Each day, Benzinga takes a look back at a notable market-related moment that occurred on this date.

What Happened?

On this day in 1956, TV quiz show winner Leonard Ross became the first guest ever allowed to ring the opening bell on the New York Stock Exchange.

Where The Market Was

The Dow finished the day at 503.23. The S&P 500 traded at 47.26. Today, the Dow is trading at 26,656 and the S&P 500 is trading at 2,933.

What Else Was Going On In The World?

In 1956, the blockbuster movie “The Ten Commandments,” starring Charlton Heston as Moses, premiered in U.S. theaters.
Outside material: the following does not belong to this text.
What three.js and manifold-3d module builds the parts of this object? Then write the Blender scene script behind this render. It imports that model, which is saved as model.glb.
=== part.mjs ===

Elvis Presley released his first No. 1 single, “Heartbreak Hotel.” The average monthly rent in the U.S. was $88.

NYSE's Guest List Begins

The U.S. stock exchange has used a bell to signal the opening of the market since the 1870s, when a Chinese gong was used to begin trading. The gong was replaced by a brass bell when the NYSE moved into its current location on Wall Street in 1903. Today, there are four synchronized bells that ring in each of the four different trading areas of the NYSE.

Leonard Ross, who won $100,000 on a TV game show answering questions about the stock market, was the first NYSE outsider to ring the opening bell in April 1956, starting a tradition of guest ringers. The distinguished list of NYSE bell ringers now includes Darth Vader, the Taco Bell chihuahua, Snoop Dogg and the band Foreigner.